Hydrogen can be a zero-emissions fuel source, but its storage and transportation are costly and problematic, limiting its widespread use. Liquid organic hydrogen carriers (LOHCs), in which hydrogen atoms are chemically bound to liquid hydrocarbons via reversible hydrogenation reactions, offer a strategy for high-density storage and straightforward storage and transport.
A team of researchers from Washington State University (WSU; Richland, Wash.; www.wsu.edu) and Pacific Northwest National Laboratory (PNNL; Richland, Wash.; www.pnnl.gov) demonstrated the use of a lignin-based jet fuel as a new LOHC. The team, led by WSU engineer Bin Yang, had previously developed lignin-based jet fuel (LJF) with a process that converts lignin from waste biomass into primarily cycloalkane hydrocarbons, including alkyl-substituted mono-, bi-, and tri-cyclohexyl alkanes that can be used in jet fuel formulations.

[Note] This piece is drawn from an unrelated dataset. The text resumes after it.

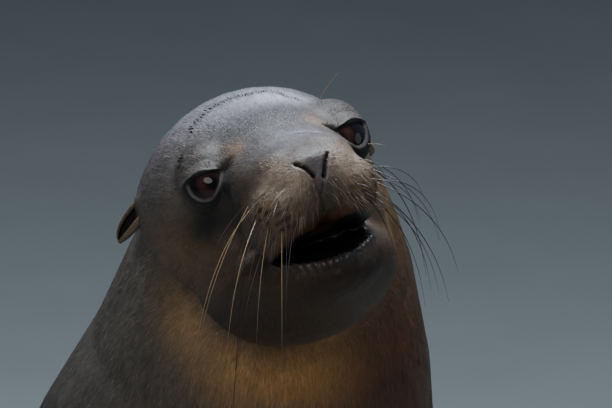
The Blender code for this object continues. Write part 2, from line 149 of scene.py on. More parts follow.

Now, using platinum nanoparticles supported on zeolite (aluminosilicate compounds) as catalysts, the lignin jet fuel can undergo a dehydrogenation process that forms aromatic species, including alkylbenzenes, tetralins and naphthalenes. The dehydrogenated LJF, known as LJF-HyC, can then serve as a potential liquid hydrogen storage medium. In the study, researchers found the dehydrogenation of LJF into LJF-HyC “revealed a significant presence of aromatic species, comprising approximately 18.5 wt.% of the dehydrogenated LJF.”
Once the hydrogen carrier is made, it can be hydrogenated to store and transport hydrogen, and would be released at a point of use with another similar catalytic process. Using the LJF as a LOHC facilitates efficient high-density hydrogen storage in an easy-to-handle sustainable aviation fuel (SAF), the researchers say. “This approach offers promising opportunities for compatibility with existing infrastructure, economic viability for scalable production, and creates a synergistic system that enhances the efficiency, safety and sustainability of both SAF and hydrogen technologies,” they wrote in a recent publication of the work in the International Journal of Hydrogen Energy. The researchers are now working on methods to reduce the cost of the catalyst manufacturing.